### Problem description
Print out the entries below with no edits.

### Data records
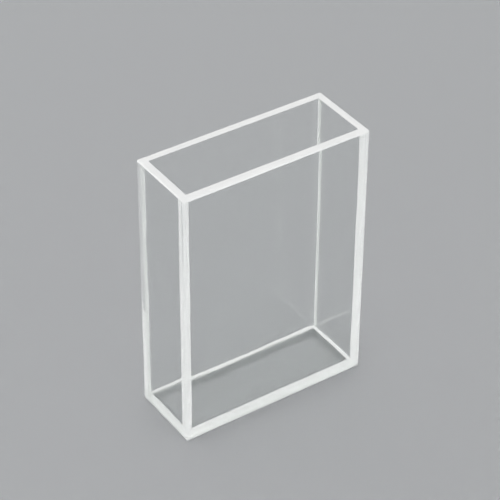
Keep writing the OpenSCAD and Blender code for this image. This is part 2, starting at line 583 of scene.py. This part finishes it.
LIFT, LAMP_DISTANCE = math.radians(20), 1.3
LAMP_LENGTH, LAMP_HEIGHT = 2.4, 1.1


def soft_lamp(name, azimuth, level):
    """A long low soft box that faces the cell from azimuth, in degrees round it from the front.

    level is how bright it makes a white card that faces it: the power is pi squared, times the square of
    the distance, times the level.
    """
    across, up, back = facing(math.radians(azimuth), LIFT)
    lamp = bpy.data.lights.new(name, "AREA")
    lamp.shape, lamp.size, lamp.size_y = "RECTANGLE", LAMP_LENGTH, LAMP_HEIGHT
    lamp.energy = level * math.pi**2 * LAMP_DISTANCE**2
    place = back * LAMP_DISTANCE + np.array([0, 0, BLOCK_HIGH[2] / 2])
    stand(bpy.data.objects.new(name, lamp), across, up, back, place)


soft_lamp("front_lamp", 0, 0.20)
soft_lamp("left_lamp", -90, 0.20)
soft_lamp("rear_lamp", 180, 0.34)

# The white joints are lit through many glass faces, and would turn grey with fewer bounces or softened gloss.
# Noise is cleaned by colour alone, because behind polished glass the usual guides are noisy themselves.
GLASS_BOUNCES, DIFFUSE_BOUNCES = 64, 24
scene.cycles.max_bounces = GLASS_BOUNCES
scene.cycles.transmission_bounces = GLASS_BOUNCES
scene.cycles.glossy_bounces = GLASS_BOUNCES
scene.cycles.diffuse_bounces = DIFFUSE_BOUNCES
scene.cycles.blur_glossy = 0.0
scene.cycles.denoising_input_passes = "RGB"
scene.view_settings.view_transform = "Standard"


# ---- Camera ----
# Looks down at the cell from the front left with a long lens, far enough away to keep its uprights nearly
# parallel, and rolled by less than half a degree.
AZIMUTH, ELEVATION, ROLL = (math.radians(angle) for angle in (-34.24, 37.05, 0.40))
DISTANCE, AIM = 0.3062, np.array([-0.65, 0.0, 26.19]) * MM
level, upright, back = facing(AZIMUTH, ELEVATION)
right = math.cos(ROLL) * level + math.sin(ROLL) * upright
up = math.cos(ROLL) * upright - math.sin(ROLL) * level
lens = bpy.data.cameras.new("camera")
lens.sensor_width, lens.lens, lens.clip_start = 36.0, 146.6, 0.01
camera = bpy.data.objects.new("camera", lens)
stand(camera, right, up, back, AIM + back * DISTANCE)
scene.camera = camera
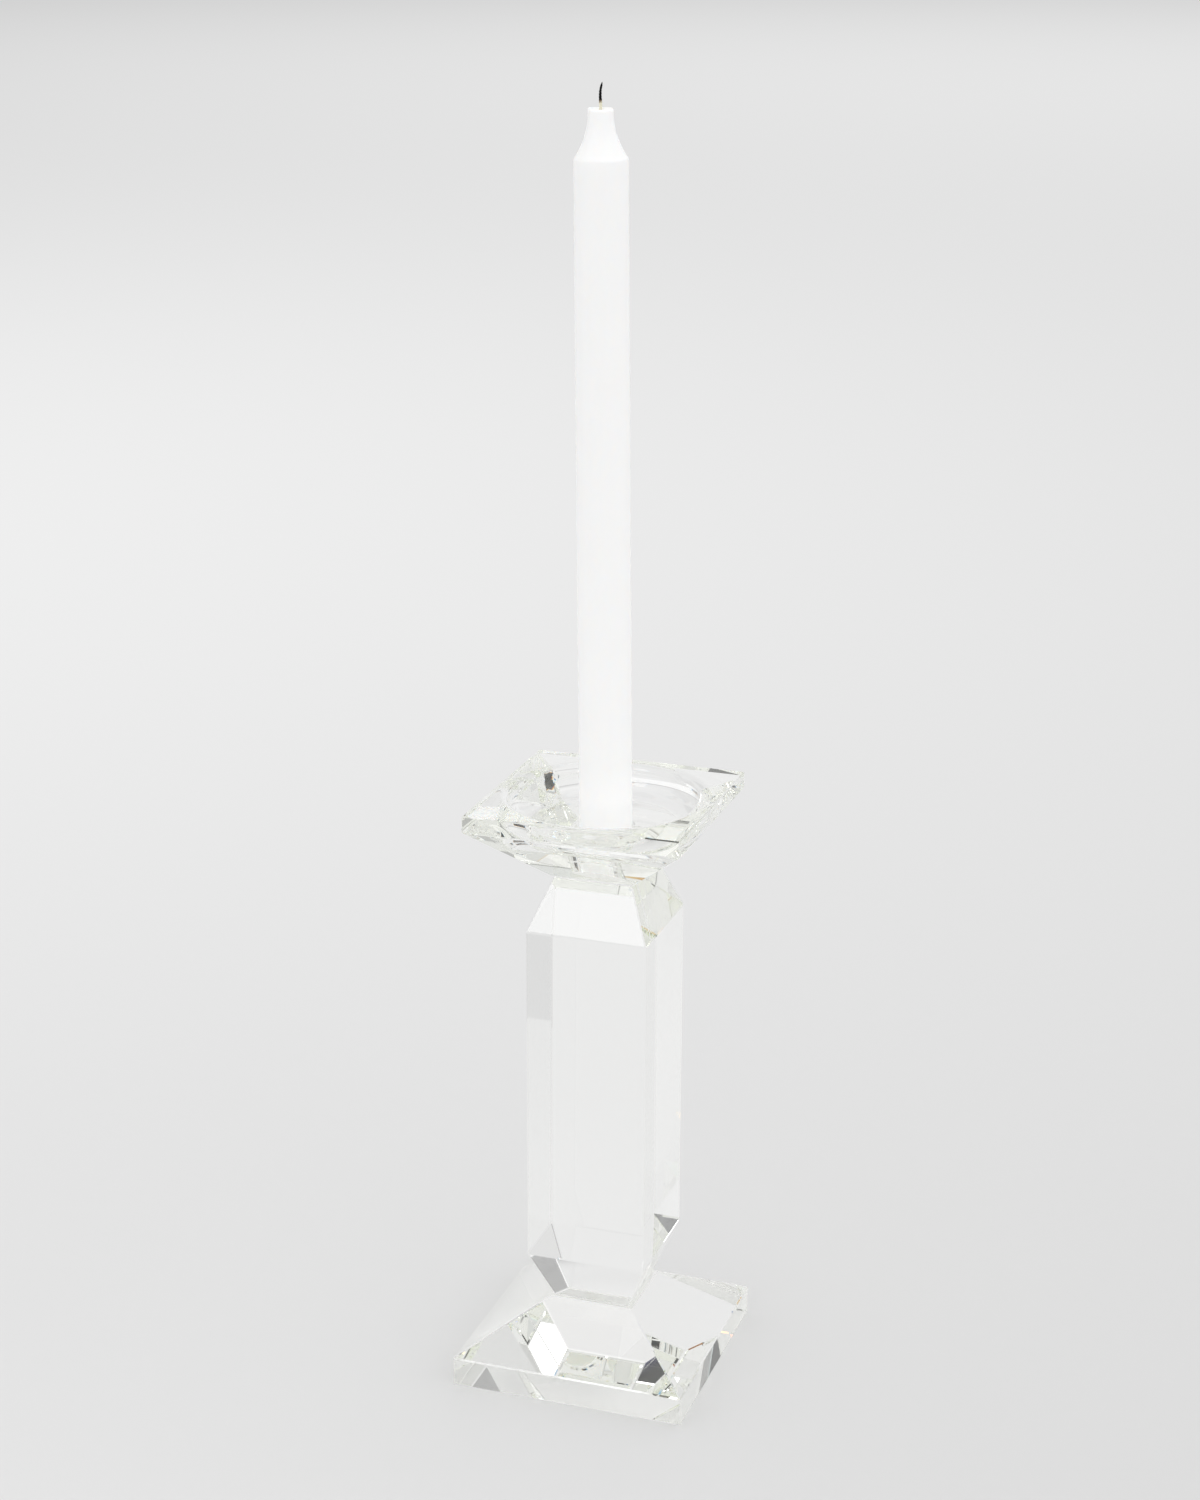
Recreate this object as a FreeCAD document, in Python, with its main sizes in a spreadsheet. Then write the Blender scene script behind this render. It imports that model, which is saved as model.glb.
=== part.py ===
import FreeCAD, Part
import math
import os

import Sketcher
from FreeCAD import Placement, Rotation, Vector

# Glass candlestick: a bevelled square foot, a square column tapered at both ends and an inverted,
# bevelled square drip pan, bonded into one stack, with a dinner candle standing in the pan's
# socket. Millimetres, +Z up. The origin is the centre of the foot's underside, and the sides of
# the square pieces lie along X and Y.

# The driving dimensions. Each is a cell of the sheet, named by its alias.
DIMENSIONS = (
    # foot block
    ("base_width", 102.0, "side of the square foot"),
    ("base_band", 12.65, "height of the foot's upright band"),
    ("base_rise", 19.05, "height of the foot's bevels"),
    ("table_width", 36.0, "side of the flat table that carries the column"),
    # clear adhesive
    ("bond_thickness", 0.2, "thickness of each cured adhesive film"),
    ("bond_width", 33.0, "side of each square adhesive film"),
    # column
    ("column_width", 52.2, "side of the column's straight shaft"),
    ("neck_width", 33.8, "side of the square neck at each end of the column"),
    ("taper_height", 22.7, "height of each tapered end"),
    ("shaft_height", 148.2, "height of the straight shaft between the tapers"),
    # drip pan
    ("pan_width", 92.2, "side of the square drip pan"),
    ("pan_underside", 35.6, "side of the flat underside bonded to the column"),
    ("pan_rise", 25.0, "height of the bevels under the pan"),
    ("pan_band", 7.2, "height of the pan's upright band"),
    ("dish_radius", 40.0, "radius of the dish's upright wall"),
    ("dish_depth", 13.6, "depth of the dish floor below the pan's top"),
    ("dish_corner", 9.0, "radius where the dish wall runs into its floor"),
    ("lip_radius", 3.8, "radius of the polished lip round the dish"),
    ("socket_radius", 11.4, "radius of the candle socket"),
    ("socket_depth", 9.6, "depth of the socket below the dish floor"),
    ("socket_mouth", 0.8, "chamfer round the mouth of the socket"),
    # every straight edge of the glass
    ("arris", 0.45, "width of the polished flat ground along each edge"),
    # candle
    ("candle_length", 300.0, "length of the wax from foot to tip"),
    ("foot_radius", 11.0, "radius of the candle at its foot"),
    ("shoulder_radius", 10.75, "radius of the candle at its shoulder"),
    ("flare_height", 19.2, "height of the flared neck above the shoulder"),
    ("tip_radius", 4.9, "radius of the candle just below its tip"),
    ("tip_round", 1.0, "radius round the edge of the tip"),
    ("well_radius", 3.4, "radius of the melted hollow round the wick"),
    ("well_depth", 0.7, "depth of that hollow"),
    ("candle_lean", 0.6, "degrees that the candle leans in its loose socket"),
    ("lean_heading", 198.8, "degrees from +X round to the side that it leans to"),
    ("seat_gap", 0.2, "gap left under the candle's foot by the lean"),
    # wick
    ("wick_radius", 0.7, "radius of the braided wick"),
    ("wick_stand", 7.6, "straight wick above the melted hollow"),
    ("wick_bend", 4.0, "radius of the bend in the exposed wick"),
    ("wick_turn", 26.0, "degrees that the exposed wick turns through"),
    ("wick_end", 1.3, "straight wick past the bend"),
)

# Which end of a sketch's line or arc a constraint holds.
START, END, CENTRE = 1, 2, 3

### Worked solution
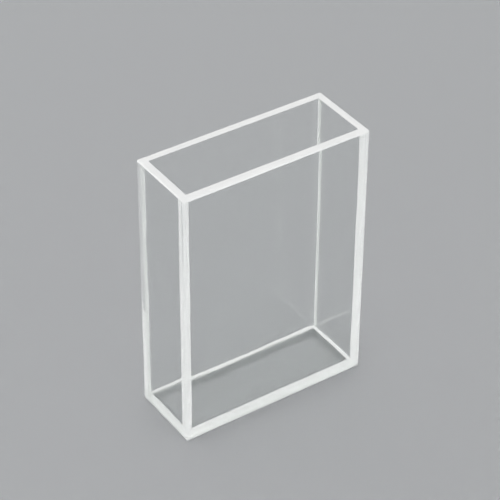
Keep writing the OpenSCAD and Blender code for this image. This is part 2, starting at line 583 of scene.py. This part finishes it.
LIFT, LAMP_DISTANCE = math.radians(20), 1.3
LAMP_LENGTH, LAMP_HEIGHT = 2.4, 1.1


def soft_lamp(name, azimuth, level):
    """A long low soft box that faces the cell from azimuth, in degrees round it from the front.

    level is how bright it makes a white card that faces it: the power is pi squared, times the square of
    the distance, times the level.
    """
    across, up, back = facing(math.radians(azimuth), LIFT)
    lamp = bpy.data.lights.new(name, "AREA")
    lamp.shape, lamp.size, lamp.size_y = "RECTANGLE", LAMP_LENGTH, LAMP_HEIGHT
    lamp.energy = level * math.pi**2 * LAMP_DISTANCE**2
    place = back * LAMP_DISTANCE + np.array([0, 0, BLOCK_HIGH[2] / 2])
    stand(bpy.data.objects.new(name, lamp), across, up, back, place)


soft_lamp("front_lamp", 0, 0.20)
soft_lamp("left_lamp", -90, 0.20)
soft_lamp("rear_lamp", 180, 0.34)

# The white joints are lit through many glass faces, and would turn grey with fewer bounces or softened gloss.
# Noise is cleaned by colour alone, because behind polished glass the usual guides are noisy themselves.
GLASS_BOUNCES, DIFFUSE_BOUNCES = 64, 24
scene.cycles.max_bounces = GLASS_BOUNCES
scene.cycles.transmission_bounces = GLASS_BOUNCES
scene.cycles.glossy_bounces = GLASS_BOUNCES
scene.cycles.diffuse_bounces = DIFFUSE_BOUNCES
scene.cycles.blur_glossy = 0.0
scene.cycles.denoising_input_passes = "RGB"
scene.view_settings.view_transform = "Standard"


# ---- Camera ----
# Looks down at the cell from the front left with a long lens, far enough away to keep its uprights nearly
# parallel, and rolled by less than half a degree.
AZIMUTH, ELEVATION, ROLL = (math.radians(angle) for angle in (-34.24, 37.05, 0.40))
DISTANCE, AIM = 0.3062, np.array([-0.65, 0.0, 26.19]) * MM
level, upright, back = facing(AZIMUTH, ELEVATION)
right = math.cos(ROLL) * level + math.sin(ROLL) * upright
up = math.cos(ROLL) * upright - math.sin(ROLL) * level
lens = bpy.data.cameras.new("camera")
lens.sensor_width, lens.lens, lens.clip_start = 36.0, 146.6, 0.01
camera = bpy.data.objects.new("camera", lens)
stand(camera, right, up, back, AIM + back * DISTANCE)
scene.camera = camera
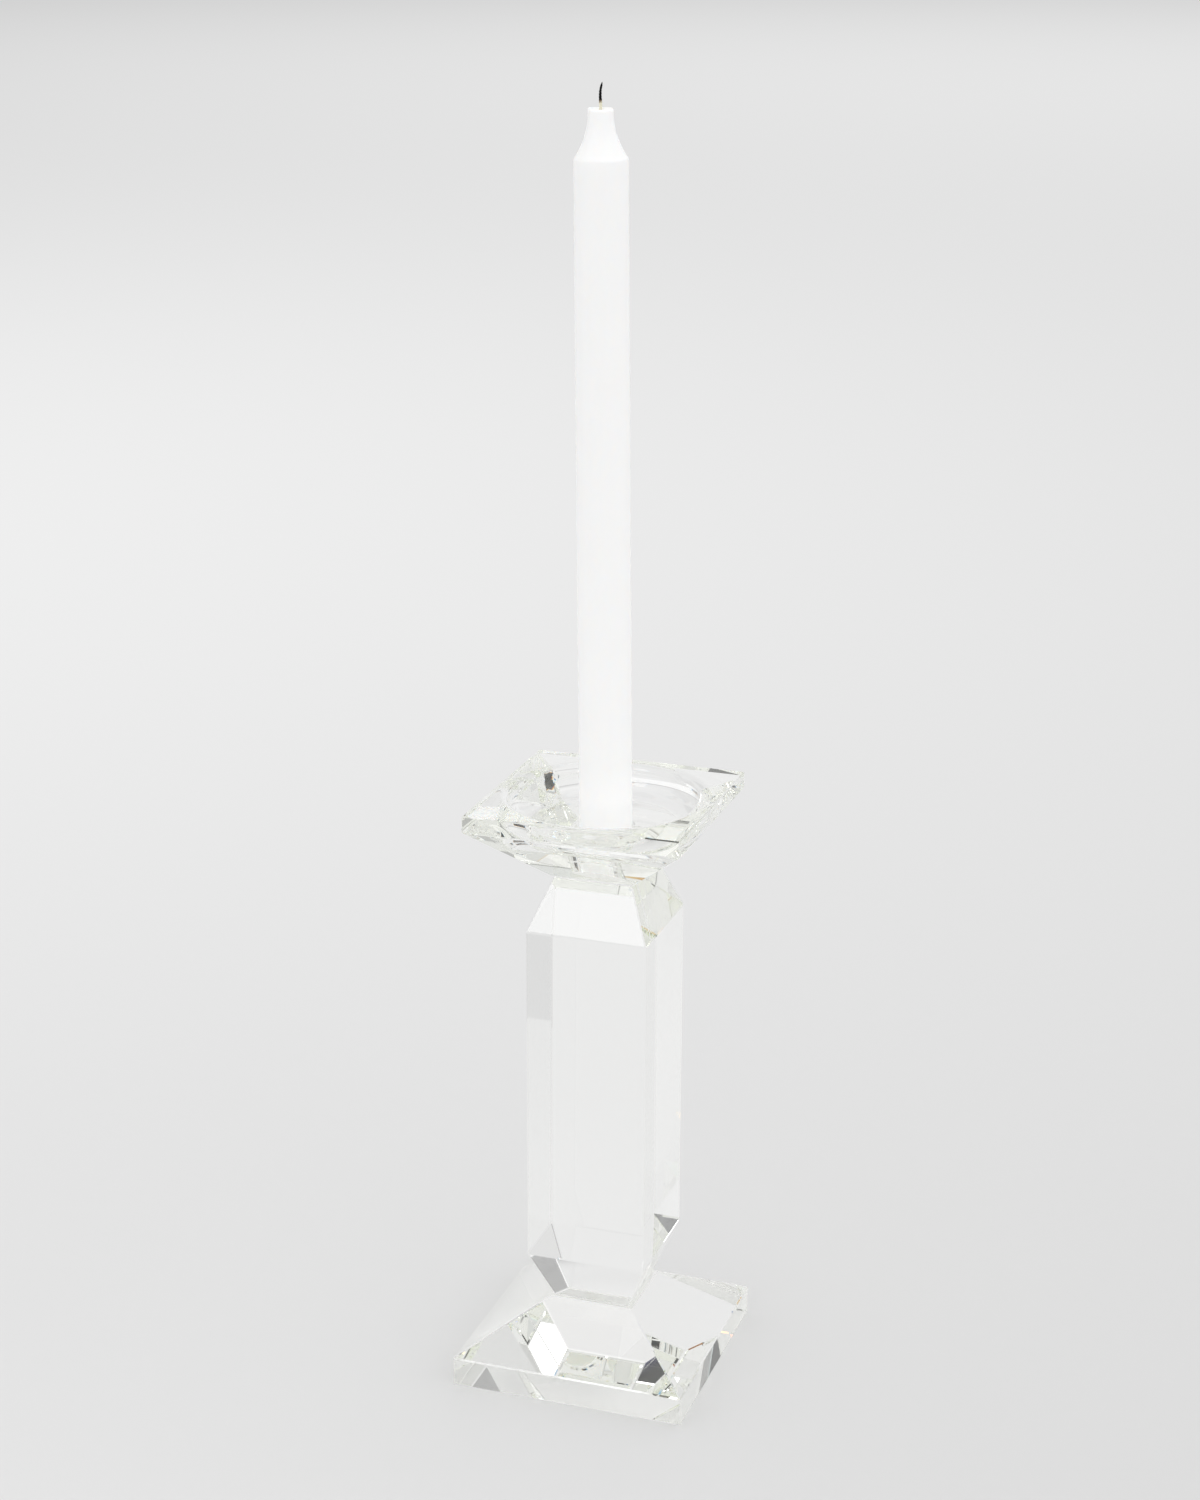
Recreate this object as a FreeCAD document, in Python, with its main sizes in a spreadsheet. Then write the Blender scene script behind this render. It imports that model, which is saved as model.glb.
=== part.py ===
import FreeCAD, Part
import math
import os

import Sketcher
from FreeCAD import Placement, Rotation, Vector

# Glass candlestick: a bevelled square foot, a square column tapered at both ends and an inverted,
# bevelled square drip pan, bonded into one stack, with a dinner candle standing in the pan's
# socket. Millimetres, +Z up. The origin is the centre of the foot's underside, and the sides of
# the square pieces lie along X and Y.

# The driving dimensions. Each is a cell of the sheet, named by its alias.
DIMENSIONS = (
    # foot block
    ("base_width", 102.0, "side of the square foot"),
    ("base_band", 12.65, "height of the foot's upright band"),
    ("base_rise", 19.05, "height of the foot's bevels"),
    ("table_width", 36.0, "side of the flat table that carries the column"),
    # clear adhesive
    ("bond_thickness", 0.2, "thickness of each cured adhesive film"),
    ("bond_width", 33.0, "side of each square adhesive film"),
    # column
    ("column_width", 52.2, "side of the column's straight shaft"),
    ("neck_width", 33.8, "side of the square neck at each end of the column"),
    ("taper_height", 22.7, "height of each tapered end"),
    ("shaft_height", 148.2, "height of the straight shaft between the tapers"),
    # drip pan
    ("pan_width", 92.2, "side of the square drip pan"),
    ("pan_underside", 35.6, "side of the flat underside bonded to the column"),
    ("pan_rise", 25.0, "height of the bevels under the pan"),
    ("pan_band", 7.2, "height of the pan's upright band"),
    ("dish_radius", 40.0, "radius of the dish's upright wall"),
    ("dish_depth", 13.6, "depth of the dish floor below the pan's top"),
    ("dish_corner", 9.0, "radius where the dish wall runs into its floor"),
    ("lip_radius", 3.8, "radius of the polished lip round the dish"),
    ("socket_radius", 11.4, "radius of the candle socket"),
    ("socket_depth", 9.6, "depth of the socket below the dish floor"),
    ("socket_mouth", 0.8, "chamfer round the mouth of the socket"),
    # every straight edge of the glass
    ("arris", 0.45, "width of the polished flat ground along each edge"),
    # candle
    ("candle_length", 300.0, "length of the wax from foot to tip"),
    ("foot_radius", 11.0, "radius of the candle at its foot"),
    ("shoulder_radius", 10.75, "radius of the candle at its shoulder"),
    ("flare_height", 19.2, "height of the flared neck above the shoulder"),
    ("tip_radius", 4.9, "radius of the candle just below its tip"),
    ("tip_round", 1.0, "radius round the edge of the tip"),
    ("well_radius", 3.4, "radius of the melted hollow round the wick"),
    ("well_depth", 0.7, "depth of that hollow"),
    ("candle_lean", 0.6, "degrees that the candle leans in its loose socket"),
    ("lean_heading", 198.8, "degrees from +X round to the side that it leans to"),
    ("seat_gap", 0.2, "gap left under the candle's foot by the lean"),
    # wick
    ("wick_radius", 0.7, "radius of the braided wick"),
    ("wick_stand", 7.6, "straight wick above the melted hollow"),
    ("wick_bend", 4.0, "radius of the bend in the exposed wick"),
    ("wick_turn", 26.0, "degrees that the exposed wick turns through"),
    ("wick_end", 1.3, "straight wick past the bend"),
)

# Which end of a sketch's line or arc a constraint holds.
START, END, CENTRE = 1, 2, 3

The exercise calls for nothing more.